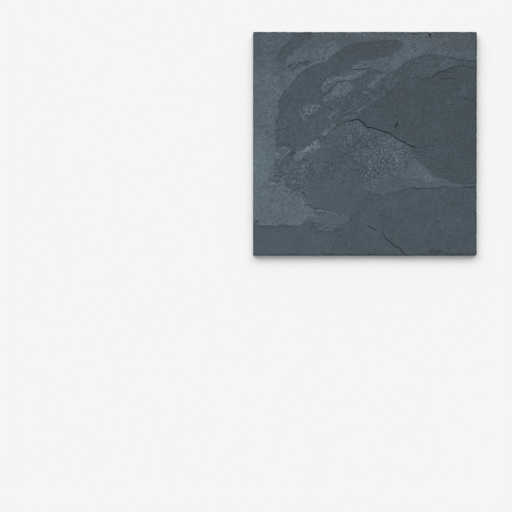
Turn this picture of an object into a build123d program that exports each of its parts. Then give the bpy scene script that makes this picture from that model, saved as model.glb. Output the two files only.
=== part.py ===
from build123d import *
import math
import os

# A square slate tile: one piece of stone, riven along its cleavage on top, ground flat on the back and sawn
# at its four edges. Millimetres. The origin is the middle of the ground back, +Z is up, and +Y is towards
# the top edge of the face.

# The sawn blank
face_length = 300.0         # across the face, along X
face_width = 300.0          # up the face, along Y
thickness = 10.0            # from the ground back to the highest point of the riven face
corner_wear = 1.2           # radius that handling has worn on three of the upright corners
knocked_corner = 2.4        # reach of the flake that is knocked off the fourth corner
back_arris = 0.5            # bevel that the grinding leaves round the back

# The top bed of the riven face is gently waved
wave_height = 0.45          # from its troughs to its crests
long_wave = 310.0           # length of the wave that runs up the face
cross_wave = 230.0          # length of the wave that runs across it
wave_points = 13            # heights that a bed passes through, each way

# Each broken bed lies deeper, where the layers above it have split away. It is given by its depth below the
# top bed at the middle of the face, by its fall from the left edge to the right, and by its rise from the
# bottom edge to the top.
crescent_depth = 0.34
crescent_fall = 0.16
crescent_rise = 0.14
hollow_depth = 0.72
hollow_fall = 0.10
hollow_rise = 0.12
wedge_depth = 0.95
wedge_fall = 0.42
wedge_rise = -0.20
tongue_depth = 1.02
tongue_fall = 1.00
tongue_rise = 0.10
lower_depth = 1.24
lower_fall = 0.50
lower_rise = 0.10

# Open cracks, and chips that sawing and handling have broken from the top arris
crack_width = 0.7
crack_depth = 2.3           # below the highest point of the face
chip_radius = 6.0           # of the round hollow that a chip leaves
chip_bite = 1.0             # how far a full chip reaches in from the edge and down

# Cutting shapes run past the stone
overcut = 8.0               # above it and below it
past = 2.0                  # beyond its edges, in percent of the face

top_bed = (0.0, 0.0, 0.0)
crescent_bed = (crescent_depth, crescent_fall, crescent_rise)
hollow_bed = (hollow_depth, hollow_fall, hollow_rise)
wedge_bed = (wedge_depth, wedge_fall, wedge_rise)
tongue_bed = (tongue_depth, tongue_fall, tongue_rise)
lower_bed = (lower_depth, lower_fall, lower_rise)

# The lines along which the beds have broken, in percent of the face from its lower left corner, so that they
# follow the size of the tile
crescent_line = [
    (100 + past, 86.7), (94, 87.6), (88, 88.9), (82.7, 89.9), (77.5, 89.5), (73, 88.4), (69.5, 87.3),
    (67.2, 85.4), (64.7, 83.1), (61, 81.7), (55.5, 82.7), (50.5, 82.3), (47.5, 80.3), (42.5, 78.3),
    (36.5, 76.2), (32.5, 74.2), (31.2, 76.6), (36.5, 79.3), (42, 81.6), (46.5, 84.4), (49.5, 86.7),
    (55, 87.8), (62, 90), (66, 92.4), (67.4, 94.6), (64.5, 95.9), (60.5, 96.3), (53.5, 95.6), (46.5, 94.5),
    (41, 92.5), (37, 90), (33.5, 87.6), (28.5, 85.5), (24, 83.6), (19.8, 81), (16.4, 77.7), (13.6, 73.6),
    (12.2, 70), (11.2, 64.5), (10.5, 59), (11.3, 53), (10.2, 46), (9.8, 39), (10.6, 32), (13, 27), (18, 23),
    (26, 17), (40, 10), (70, 9), (100 + past, 12),
]
hollow_line = [
    (100 + past, 83.8), (96.5, 84.3), (88.5, 84), (83.4, 82.3), (79.8, 79.5), (73.7, 80.3), (68.1, 79),
    (64, 76.7), (60.6, 73.5), (58.5, 69.3), (53.5, 65.6), (49, 63.4), (46.5, 60.2), (50, 54.5), (60, 47),
    (74, 36), (88, 26), (100 + past, 24),
]
main_crack_line = [
    (43.5, 60.2), (45, 61), (47.3, 60.7), (50.7, 57.7), (55, 57), (60, 55), (62.3, 54.3), (65, 52.7),
    (68.3, 50), (71.7, 48.3),
]
wedge_right_line = [
    (71.7, 48.3), (74.6, 43.6), (78, 39.2), (83, 34.9), (89, 32.8), (95, 32.3), (100 + past, 32.2),
]
wedge_left_line = [
    (100 + past, 14), (70, 12), (42, 14), (29.5, 17.5), (24.8, 22.2), (22.3, 25.6), (18, 28.5),
    (14.2, 33.5), (15.4, 39.6), (19, 43.7), (24, 47.6), (29.5, 50.2), (33, 53.2), (38, 57.8), (43.5, 60.2),
]
tongue_line = [
    (5, 18), (11, 22.6), (17, 25), (21, 25.2), (25, 22.4), (29, 20.8), (33.5, 20.1), (38, 19), (42, 17.2),
    (44.6, 15.3), (40, 11.6), (28, 10.6), (15, 10.4), (7, 12.4),
]
lower_line = [
    (100 + past, 31.6), (97, 30.9), (90, 30.4), (80, 30), (71.5, 30.7), (64, 29.2), (58.5, 26.8),
    (52.5, 27.2), (48, 24.6), (45.6, 20.6), (44, 17), (41.8, 14.2), (36.5, 12.1), (27, 12.5), (22.5, 13.9),
    (12, 14.4), (4, 14), (-past, 14),
]
lower_corner_line = [(-past, 14), (-past, -past), (100 + past, -past), (100 + past, 31.6)]
edge_crack_line = [
    (50.7, 13.7), (53.3, 12.4), (55, 11.6), (57.3, 10.3), (59.3, 7.7), (61.7, 6), (63.3, 4.3), (65, 3.2),
    (67.7, 0.7), (68.6, -past),
]

# Two scabs of the top bed are left standing inside the crescent
scab_lines = [
    [(21.6, 64.8), (22.6, 66.6), (26, 67.7), (30, 67.4), (31, 66.4), (27, 64.6), (24, 62.4)],
    [(31.4, 69), (33, 71.6), (37.5, 73.4), (41.6, 74.2), (43.4, 72.8), (39.6, 71.2), (34.8, 68.8)],
]

# Chips of the top arris: the edge, how far along it in percent, the share of a full bite, and the bed there
chips = [
    ("top", 72.3, 1.0, top_bed), ("top", 79.0, 0.9, top_bed), ("top", 31.0, 0.4, top_bed),
    ("top", 12.0, 0.5, top_bed), ("left", 15.5, 0.7, top_bed), ("left", 83.0, 0.5, top_bed),
    ("right", 91.0, 0.5, top_bed), ("right", 69.0, 0.8, hollow_bed), ("right", 18.0, 0.6, lower_bed),
    ("bottom", 22.0, 0.5, lower_bed), ("bottom", 47.0, 0.6, lower_bed), ("bottom", 78.5, 0.8, lower_bed),
    ("bottom", 93.0, 0.9, lower_bed),
]


def on_face(across, up):
    """A point of the face, from percent across it and up it."""
    return ((across / 100 - 0.5) * face_length, (up / 100 - 0.5) * face_width)


def curve(points):
    """A smooth line through points of the face."""
    return Spline(*[on_face(*point) for point in points])


def straight(points):
    """A line of straight runs through points of the face."""
    return Polyline(*[on_face(*point) for point in points])


def bed_height(bed, x, y):
    """Height of a bed over the back: the waved top bed, lowered and tilted."""
    depth, fall, rise = bed
    up_wave = math.cos(2 * math.pi * (y - 0.22 * x) / long_wave)
    across_wave = math.sin(2 * math.pi * (x + 0.35 * y) / cross_wave)
    waved = thickness - wave_height * (2 - up_wave - across_wave) / 4
    return waved - depth - fall * x / face_length + rise * y / face_width


def above(bed):
    """Everything above a bed."""
    rows = []
    for i in range(wave_points):
        row = []
        for j in range(wave_points):
            across = -2 * past + (100 + 4 * past) * i / (wave_points - 1)
            up = -2 * past + (100 + 4 * past) * j / (wave_points - 1)
            x, y = on_face(across, up)
            row.append((x, y, bed_height(bed, x, y)))
        rows.append(row)
    surface = Face.make_surface_from_array_of_points(rows)
    return Solid.extrude(surface, Vector(0, 0, 2 * overcut))


def upright(lines):
    """A closed outline on the face, as a block that runs through the stone."""
    return extrude(Pos(0, 0, -overcut) * make_face(lines), thickness + 2 * overcut)


def sawn_blank():
    """The stone before its face is riven: a square block, ground on the back and worn at its corners."""
    outline = Rectangle(face_length, face_width)
    outline = chamfer(outline.vertices().sort_by(lambda corner: corner.X - corner.Y)[-1], knocked_corner)
    outline = fillet(outline.vertices().sort_by(lambda corner: corner.X - corner.Y)[:3], corner_wear)
    blank = extrude(outline, thickness + overcut)
    return chamfer(blank.faces().sort_by(Axis.Z)[0].edges(), back_arris)


def split_away():
    """The stone that has split away above each broken bed, from the shallowest bed to the deepest."""
    crescent = upright(curve(crescent_line) + straight([crescent_line[-1], crescent_line[0]]))
    for scab_line in scab_lines:
        crescent = crescent - upright(curve(scab_line + scab_line[:1]))
    hollow = upright(curve(hollow_line) + straight([hollow_line[-1], hollow_line[0]]))
    wedge = upright(
        straight(main_crack_line)
        + curve(wedge_right_line)
        + straight([wedge_right_line[-1], wedge_left_line[0]])
        + curve(wedge_left_line)
    )
    tongue = upright(curve(tongue_line + tongue_line[:1]))
    lower = upright(curve(lower_line) + straight(lower_corner_line))
    return [
        crescent & above(crescent_bed),
        hollow & above(hollow_bed),
        wedge & above(wedge_bed),
        tongue & above(tongue_bed),
        lower & above(lower_bed),
    ]


def crack(line):
    """A narrow open crack with rounded ends, along a line of the face."""
    groove = make_face(offset(straight(line), crack_width / 2, side=Side.BOTH))
    return extrude(Pos(0, 0, thickness - crack_depth) * groove, crack_depth + overcut)


def chip(edge, along, share, bed):
    """The round hollow that a chip leaves where the face meets an edge of the tile."""
    across, up, out_x, out_y = {
        "top": (along, 100, 0, 1),
        "bottom": (along, 0, 0, -1),
        "left": (0, along, -1, 0),
        "right": (100, along, 1, 0),
    }[edge]
    x, y = on_face(across, up)
    stand_off = chip_radius * math.sqrt(0.5) - chip_bite * share / 2
    centre = (x + out_x * stand_off, y + out_y * stand_off, bed_height(bed, x, y) + stand_off)
    return Pos(*centre) * Sphere(chip_radius)


def make_slate_tile():
    """The whole tile: the blank, less what has split, cracked and chipped away."""
    tile = sawn_blank() - above(top_bed)
    for stone in split_away():
        tile = tile - stone
    tile = tile - crack(main_crack_line) - crack(edge_crack_line)
    for edge, along, share, bed in chips:
        tile = tile - chip(edge, along, share, bed)
    return tile


os.makedirs("parts", exist_ok=True)
export_step(make_slate_tile(), "parts/slate_tile.step")
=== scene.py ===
import math

import bpy
import numpy as np
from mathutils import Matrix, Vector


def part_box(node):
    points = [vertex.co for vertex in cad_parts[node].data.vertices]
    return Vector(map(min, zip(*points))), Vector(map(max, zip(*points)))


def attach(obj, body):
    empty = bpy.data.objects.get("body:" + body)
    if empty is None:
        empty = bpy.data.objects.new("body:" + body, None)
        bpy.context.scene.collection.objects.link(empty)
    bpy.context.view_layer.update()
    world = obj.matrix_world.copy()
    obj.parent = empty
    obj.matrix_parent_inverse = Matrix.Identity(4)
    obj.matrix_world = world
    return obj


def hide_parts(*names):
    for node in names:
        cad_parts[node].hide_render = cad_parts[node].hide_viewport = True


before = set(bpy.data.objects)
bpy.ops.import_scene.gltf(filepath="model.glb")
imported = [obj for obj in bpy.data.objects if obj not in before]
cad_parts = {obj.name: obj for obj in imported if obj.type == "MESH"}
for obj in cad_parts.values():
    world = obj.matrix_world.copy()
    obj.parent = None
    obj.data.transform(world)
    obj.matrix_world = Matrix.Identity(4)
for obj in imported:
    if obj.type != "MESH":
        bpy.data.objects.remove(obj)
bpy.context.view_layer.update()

# The tile: one piece of blue-grey slate, split by hand along its cleavage, so that its face is a stack of
# broken beds a few tenths of a millimetre thick. Its back is ground flat and its four edges are sawn, and
# it lies loose on its back. Its sizes are in millimetres.
MM = 0.001
low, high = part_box("slate_tile")
length = (high.x - low.x) / MM
width = (high.y - low.y) / MM
thickness = (high.z - low.z) / MM

cell = 0.5                  # spacing of the face's vertices while it is shaped
most_triangles = 190000     # of the finished piece
side_rings = 8              # bands up each sawn edge
back_bevel = 0.5
corner_wear = 1.2           # radius that handling has worn on three of the upright corners
knocked_corner = 2.6        # radius of the fourth, the lower right, which has lost a flake
arris_wear = 0.5            # how far the riven face is worn down at its arris
nibble_height = 3.0         # how far down a sawn edge the nibbles of its arris reach

# The beds are those of the solid: depth below the top bed at the middle of the face, fall from the left edge
# to the right, and rise from the bottom edge to the top. The top bed is gently waved.
wave_height = 0.45
long_wave = 310.0
cross_wave = 230.0
crescent_bed = (0.34, 0.16, 0.14)
hollow_bed = (0.72, 0.10, 0.12)
wedge_bed = (0.95, 0.42, -0.20)
tongue_bed = (1.02, 1.00, 0.10)
lower_bed = (1.24, 0.50, 0.10)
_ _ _
◆ Task description:
Each line above that holds the string "names" should be copied and shown.

◆ Written answer:
def hide_parts(*names):
    for node in names:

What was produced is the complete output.